If you feel that your ex is putting, or will put, your child in imminent danger, your attorney may be able to obtain an emergency temporary child custody order from your local family court. If your ex has been directly exposed to COVID-19, but is refusing to self-quarantine, for example, a judge may decide that it is in your child’s best interest for parenting visits to be postponed for a certain length of time. If this happens, you should expect that your ex will be entitled to more or longer visits with your child once the designated period of separation is over.
Orlando Family Team Can Provide a Voice of Reason at this Difficult Time
As knowledgeable child custody attorneys, we will advise you on how best to approach your ex to resolve this predicament with the least turmoil. In many cases, taking a friendly, proactive approach in such a troubling situation may make future negotiations between the two of you easier in the future.
Here are some suggestions that may enable both of you to spend time with your child without increasing risk factors:
- Make the transportation between your two homes safer by driving the child back and forth and avoiding public transportation, even, if need be, by renting a car that has been sanitized for the trip
- Decide that, for the safety of the child, parenting time will be spent outdoors with proper social distancing, for example, walking through the park, sitting at separate picnic tables, or bicycling at a safe distance from one another
- Agree that the more at-risk parent use Facetime or Zoom for safe parenting time or play games with the child over the internet, sending frequent text messages and pictures to one another
- Agree to adhere to the same standards in both homes relative to handwashing, sanitizing surfaces, etc. so that both parents feel their child continues to be protected wherever she/he is
- Agree that the child will make up lost time with the other parent once it is safe to do so and commit to arranging for this
Is all this distance necessary when children are less affected by COVID-19 than adults?

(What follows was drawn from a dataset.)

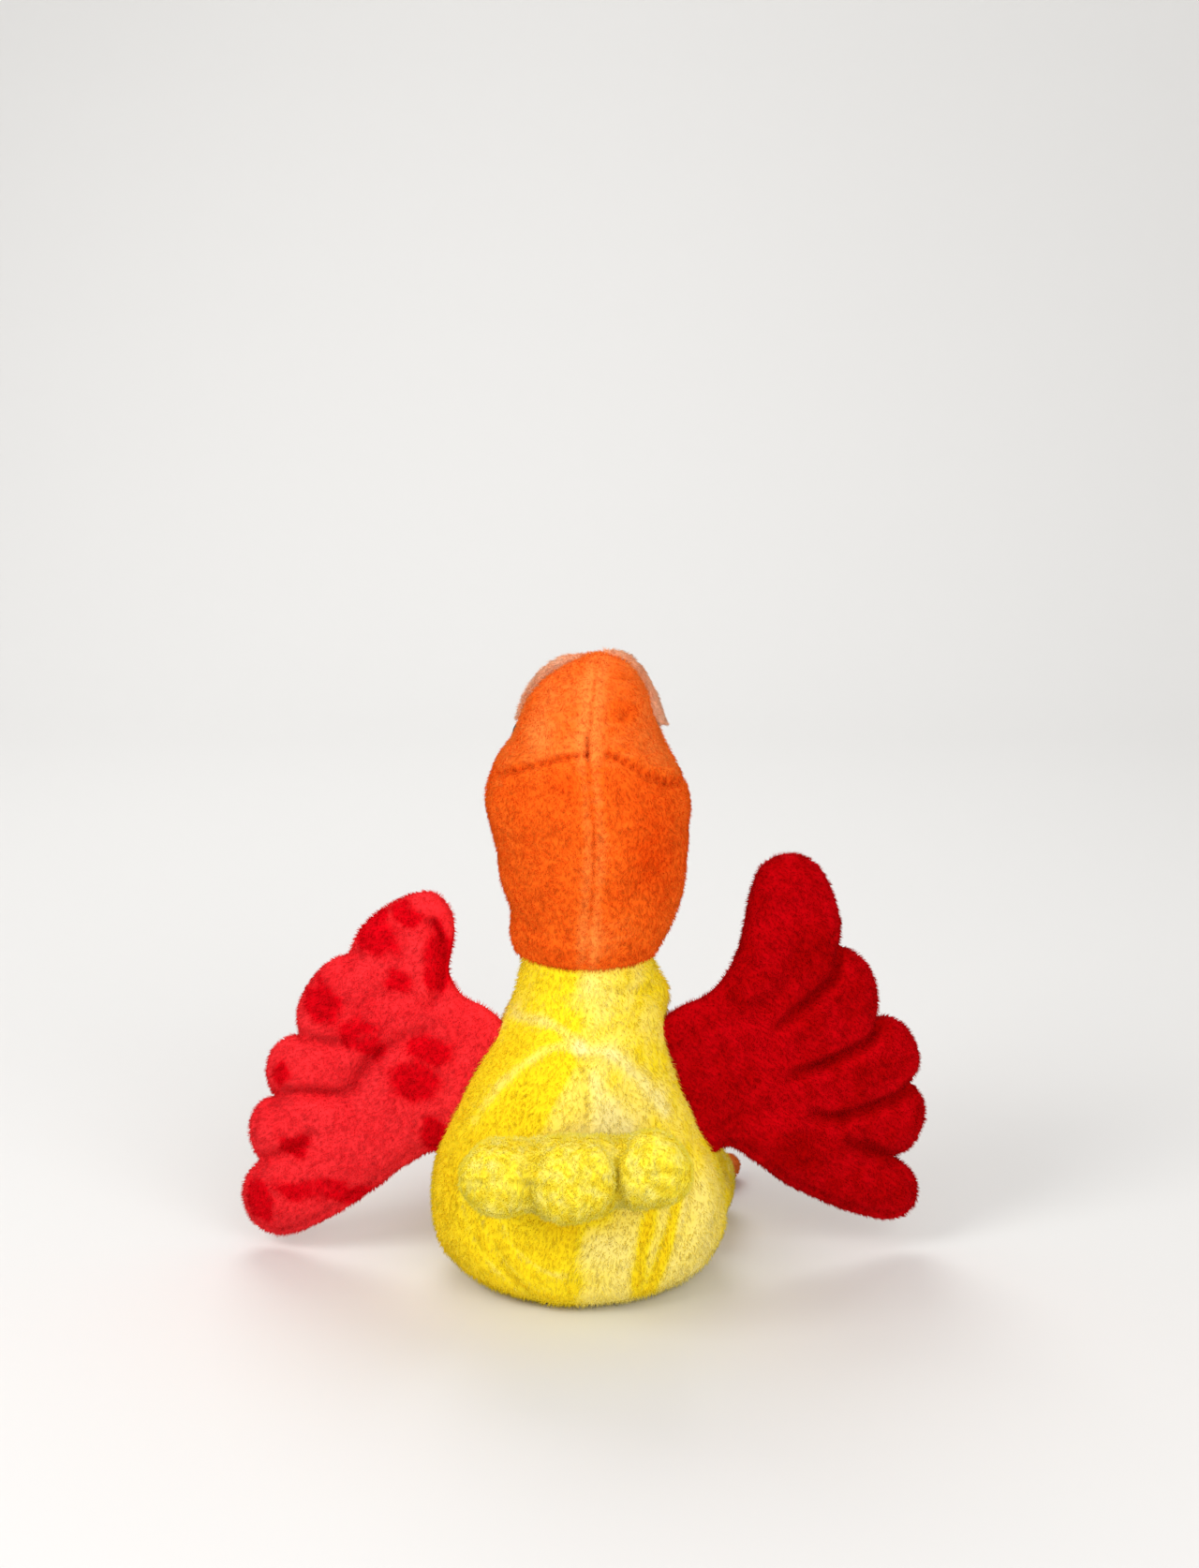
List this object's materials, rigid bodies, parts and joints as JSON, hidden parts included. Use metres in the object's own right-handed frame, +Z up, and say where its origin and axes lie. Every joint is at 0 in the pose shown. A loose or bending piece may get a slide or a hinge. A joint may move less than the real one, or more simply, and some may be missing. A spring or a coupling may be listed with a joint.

Some people question whether we are being overly cautious since most children do not, even when they are infected, get very ill. The fact is, though, that no one knows why one child infected with COVID-19 runs a slight fever while another has to be intubated. We are aware that special precautions have to be taken where children with compromised immune systems or pre-existing conditions are concerned, but do not know enough about this illness to predict which healthy children are most at risk.
Don’t Make Waves When the World Is Already Off Balance
Now is the time for all of us to come together to fight COVID-19 and this applies to divorced couples as much as to everyone else. Consult with Orlando Family Team for legal information and support. Negotiate as politely as possible with your ex-spouse. Remember: keeping your priorities straight will help keep your child healthy.